══ Supplied information

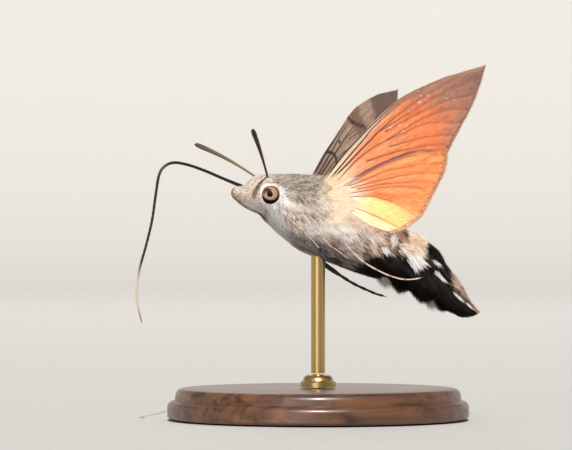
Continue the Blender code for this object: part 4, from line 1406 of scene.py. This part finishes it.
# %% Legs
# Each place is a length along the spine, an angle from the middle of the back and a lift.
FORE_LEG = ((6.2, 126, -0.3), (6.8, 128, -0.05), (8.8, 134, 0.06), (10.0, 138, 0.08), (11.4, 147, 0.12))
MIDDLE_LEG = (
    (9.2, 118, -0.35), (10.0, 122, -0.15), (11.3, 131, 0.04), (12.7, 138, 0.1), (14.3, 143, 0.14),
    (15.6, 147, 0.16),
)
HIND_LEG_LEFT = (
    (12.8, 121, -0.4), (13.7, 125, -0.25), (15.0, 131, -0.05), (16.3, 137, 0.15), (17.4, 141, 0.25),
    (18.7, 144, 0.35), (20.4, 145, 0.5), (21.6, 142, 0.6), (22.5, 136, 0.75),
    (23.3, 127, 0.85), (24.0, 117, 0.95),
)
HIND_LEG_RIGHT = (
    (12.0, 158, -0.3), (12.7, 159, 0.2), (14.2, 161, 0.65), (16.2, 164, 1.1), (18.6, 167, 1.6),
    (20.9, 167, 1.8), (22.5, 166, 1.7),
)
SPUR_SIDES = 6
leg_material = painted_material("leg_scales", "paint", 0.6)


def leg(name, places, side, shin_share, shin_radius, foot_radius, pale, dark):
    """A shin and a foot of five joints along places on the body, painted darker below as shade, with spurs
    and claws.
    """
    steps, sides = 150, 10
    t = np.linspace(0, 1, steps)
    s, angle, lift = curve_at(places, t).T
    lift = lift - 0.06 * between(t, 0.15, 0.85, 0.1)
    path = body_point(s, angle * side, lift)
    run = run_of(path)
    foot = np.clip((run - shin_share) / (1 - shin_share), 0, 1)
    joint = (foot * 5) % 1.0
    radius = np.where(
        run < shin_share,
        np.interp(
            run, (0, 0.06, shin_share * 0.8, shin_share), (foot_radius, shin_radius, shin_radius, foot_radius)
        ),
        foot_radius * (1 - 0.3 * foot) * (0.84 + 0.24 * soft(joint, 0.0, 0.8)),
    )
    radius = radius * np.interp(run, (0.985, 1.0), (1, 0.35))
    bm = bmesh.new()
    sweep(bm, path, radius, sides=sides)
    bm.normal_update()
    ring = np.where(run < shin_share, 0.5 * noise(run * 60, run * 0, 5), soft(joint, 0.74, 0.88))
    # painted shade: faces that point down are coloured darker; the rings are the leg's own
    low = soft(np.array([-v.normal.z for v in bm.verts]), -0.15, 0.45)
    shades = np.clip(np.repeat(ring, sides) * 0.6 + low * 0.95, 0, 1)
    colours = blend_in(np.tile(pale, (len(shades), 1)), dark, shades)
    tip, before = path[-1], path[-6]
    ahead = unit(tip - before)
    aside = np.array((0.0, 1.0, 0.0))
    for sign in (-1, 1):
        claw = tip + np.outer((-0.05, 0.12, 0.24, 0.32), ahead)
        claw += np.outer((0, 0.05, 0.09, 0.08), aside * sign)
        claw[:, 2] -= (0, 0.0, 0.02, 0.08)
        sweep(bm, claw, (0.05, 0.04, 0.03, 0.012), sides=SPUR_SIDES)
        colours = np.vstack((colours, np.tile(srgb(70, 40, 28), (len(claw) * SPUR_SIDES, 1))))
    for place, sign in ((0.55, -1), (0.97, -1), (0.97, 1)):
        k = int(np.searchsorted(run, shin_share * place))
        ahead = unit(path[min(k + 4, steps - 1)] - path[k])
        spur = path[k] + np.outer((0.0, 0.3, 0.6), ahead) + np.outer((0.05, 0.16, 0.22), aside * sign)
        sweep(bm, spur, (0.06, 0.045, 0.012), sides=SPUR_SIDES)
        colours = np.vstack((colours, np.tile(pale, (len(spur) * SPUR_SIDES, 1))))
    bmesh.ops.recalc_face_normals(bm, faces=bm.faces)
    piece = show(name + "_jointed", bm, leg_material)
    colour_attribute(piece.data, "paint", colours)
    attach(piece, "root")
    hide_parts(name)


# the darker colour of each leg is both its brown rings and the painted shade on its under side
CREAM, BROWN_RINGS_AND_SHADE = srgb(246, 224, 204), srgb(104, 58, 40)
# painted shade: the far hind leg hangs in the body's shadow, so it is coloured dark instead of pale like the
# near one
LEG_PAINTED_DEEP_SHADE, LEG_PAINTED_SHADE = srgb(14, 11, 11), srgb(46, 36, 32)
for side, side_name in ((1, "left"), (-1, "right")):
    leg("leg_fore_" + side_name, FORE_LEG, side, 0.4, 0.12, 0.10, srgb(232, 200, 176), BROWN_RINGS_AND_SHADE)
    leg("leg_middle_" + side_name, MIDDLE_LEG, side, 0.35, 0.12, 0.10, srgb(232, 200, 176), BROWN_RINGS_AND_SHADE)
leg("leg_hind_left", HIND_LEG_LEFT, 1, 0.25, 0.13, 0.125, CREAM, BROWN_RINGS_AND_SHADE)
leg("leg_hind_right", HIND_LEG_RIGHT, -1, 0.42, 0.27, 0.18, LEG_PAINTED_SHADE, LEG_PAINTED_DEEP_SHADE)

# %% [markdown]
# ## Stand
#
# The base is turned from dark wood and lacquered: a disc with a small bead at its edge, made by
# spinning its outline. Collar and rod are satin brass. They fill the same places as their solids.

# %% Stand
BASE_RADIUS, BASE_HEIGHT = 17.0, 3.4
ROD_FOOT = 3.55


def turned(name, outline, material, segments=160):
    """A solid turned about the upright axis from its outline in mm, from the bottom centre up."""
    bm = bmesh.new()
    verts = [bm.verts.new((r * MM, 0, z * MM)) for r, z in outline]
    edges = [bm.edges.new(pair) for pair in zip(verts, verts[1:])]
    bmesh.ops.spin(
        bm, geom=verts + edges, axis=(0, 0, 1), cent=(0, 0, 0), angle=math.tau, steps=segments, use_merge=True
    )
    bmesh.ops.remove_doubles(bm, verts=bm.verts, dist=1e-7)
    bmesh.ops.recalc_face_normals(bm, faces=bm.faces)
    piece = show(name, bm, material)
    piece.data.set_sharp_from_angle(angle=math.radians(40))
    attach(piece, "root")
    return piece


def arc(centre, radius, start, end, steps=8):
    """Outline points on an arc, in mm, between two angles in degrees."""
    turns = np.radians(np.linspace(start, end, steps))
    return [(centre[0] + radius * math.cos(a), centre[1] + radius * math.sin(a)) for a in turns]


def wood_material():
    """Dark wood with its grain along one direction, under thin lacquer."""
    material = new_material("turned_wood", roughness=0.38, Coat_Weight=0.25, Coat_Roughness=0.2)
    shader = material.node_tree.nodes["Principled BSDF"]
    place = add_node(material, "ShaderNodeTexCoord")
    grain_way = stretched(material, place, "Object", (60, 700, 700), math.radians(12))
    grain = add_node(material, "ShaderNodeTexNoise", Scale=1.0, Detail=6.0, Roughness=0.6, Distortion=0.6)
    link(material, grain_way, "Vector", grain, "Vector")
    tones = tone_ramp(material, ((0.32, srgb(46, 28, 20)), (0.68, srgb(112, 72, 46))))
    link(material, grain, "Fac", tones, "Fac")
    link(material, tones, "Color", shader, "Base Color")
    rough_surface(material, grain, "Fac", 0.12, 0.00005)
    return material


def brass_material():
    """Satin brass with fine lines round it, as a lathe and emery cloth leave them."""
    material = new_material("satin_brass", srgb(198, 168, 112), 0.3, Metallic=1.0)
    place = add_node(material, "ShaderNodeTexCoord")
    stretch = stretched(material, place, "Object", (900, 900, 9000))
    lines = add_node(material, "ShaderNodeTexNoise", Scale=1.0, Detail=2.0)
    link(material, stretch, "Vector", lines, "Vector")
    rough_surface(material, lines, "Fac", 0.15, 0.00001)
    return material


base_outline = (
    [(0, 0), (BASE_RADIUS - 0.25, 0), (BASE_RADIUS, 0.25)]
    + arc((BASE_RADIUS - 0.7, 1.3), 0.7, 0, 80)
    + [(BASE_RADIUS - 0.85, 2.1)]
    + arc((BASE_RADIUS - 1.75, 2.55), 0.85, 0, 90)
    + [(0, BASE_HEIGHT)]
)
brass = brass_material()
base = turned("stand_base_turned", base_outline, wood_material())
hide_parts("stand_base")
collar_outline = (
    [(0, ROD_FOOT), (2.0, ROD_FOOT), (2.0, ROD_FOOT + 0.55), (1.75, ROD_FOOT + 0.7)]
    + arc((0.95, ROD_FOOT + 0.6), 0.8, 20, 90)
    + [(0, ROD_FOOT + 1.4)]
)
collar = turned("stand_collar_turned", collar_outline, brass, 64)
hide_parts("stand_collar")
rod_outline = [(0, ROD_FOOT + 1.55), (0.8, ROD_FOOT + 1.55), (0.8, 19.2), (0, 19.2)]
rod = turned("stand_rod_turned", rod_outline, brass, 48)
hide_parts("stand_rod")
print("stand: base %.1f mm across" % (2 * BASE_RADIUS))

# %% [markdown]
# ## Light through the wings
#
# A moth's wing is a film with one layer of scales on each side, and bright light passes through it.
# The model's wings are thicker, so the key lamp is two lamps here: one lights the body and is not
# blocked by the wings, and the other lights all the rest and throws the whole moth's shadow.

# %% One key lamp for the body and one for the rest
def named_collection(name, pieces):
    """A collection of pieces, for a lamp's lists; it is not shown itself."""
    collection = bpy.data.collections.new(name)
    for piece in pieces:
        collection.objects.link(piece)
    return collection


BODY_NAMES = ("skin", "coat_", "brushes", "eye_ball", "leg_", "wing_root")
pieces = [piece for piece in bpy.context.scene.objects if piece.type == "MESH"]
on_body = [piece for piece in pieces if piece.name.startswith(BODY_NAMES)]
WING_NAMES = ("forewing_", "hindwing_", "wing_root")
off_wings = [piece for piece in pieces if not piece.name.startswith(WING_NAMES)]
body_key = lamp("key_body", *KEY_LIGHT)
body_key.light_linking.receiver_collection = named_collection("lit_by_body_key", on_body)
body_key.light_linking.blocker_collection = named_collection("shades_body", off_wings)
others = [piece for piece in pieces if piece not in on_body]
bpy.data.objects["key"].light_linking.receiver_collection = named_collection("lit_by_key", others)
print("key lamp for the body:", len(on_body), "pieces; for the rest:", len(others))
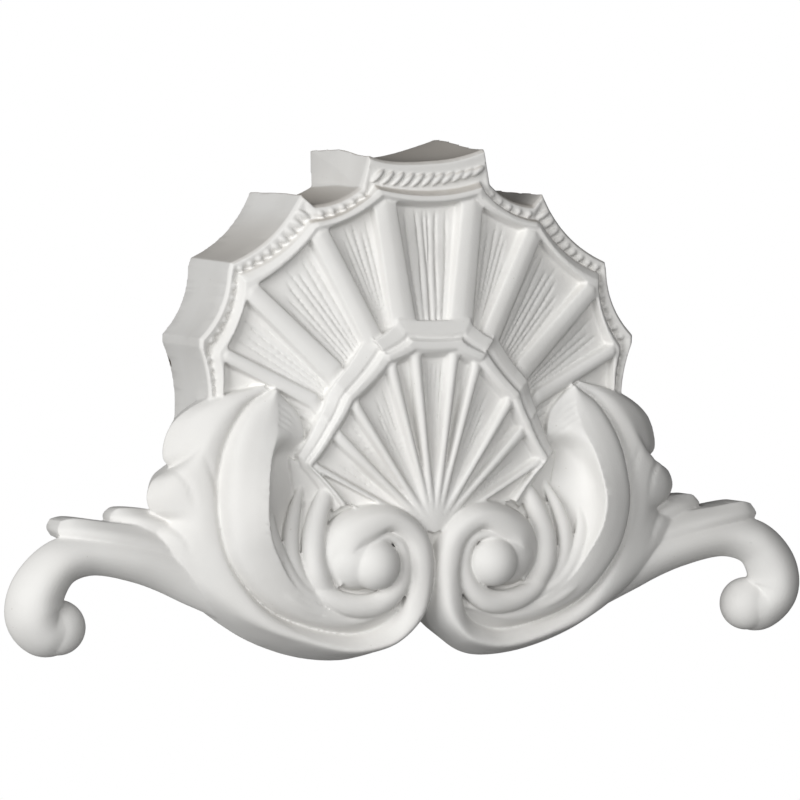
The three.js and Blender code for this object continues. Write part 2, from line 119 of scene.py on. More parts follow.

════
══ Supplied information

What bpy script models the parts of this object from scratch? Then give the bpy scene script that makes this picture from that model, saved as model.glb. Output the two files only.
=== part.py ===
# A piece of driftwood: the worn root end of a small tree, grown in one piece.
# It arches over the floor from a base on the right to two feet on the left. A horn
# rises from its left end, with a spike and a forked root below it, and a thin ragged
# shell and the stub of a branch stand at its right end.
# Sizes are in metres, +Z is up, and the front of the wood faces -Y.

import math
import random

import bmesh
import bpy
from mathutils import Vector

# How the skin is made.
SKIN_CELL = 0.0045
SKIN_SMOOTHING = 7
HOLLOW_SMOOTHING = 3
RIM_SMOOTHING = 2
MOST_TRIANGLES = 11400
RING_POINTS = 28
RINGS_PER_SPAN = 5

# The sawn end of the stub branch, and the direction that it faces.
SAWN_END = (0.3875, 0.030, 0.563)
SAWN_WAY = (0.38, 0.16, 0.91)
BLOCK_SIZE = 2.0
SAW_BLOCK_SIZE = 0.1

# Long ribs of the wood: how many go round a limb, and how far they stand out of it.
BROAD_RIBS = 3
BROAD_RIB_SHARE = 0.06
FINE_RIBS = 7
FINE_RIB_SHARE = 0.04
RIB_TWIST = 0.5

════

◆ Task to complete ◆
Within the records above, how many lines include the word "that"? State the number by itself.

◆ Solution for this task ◆
3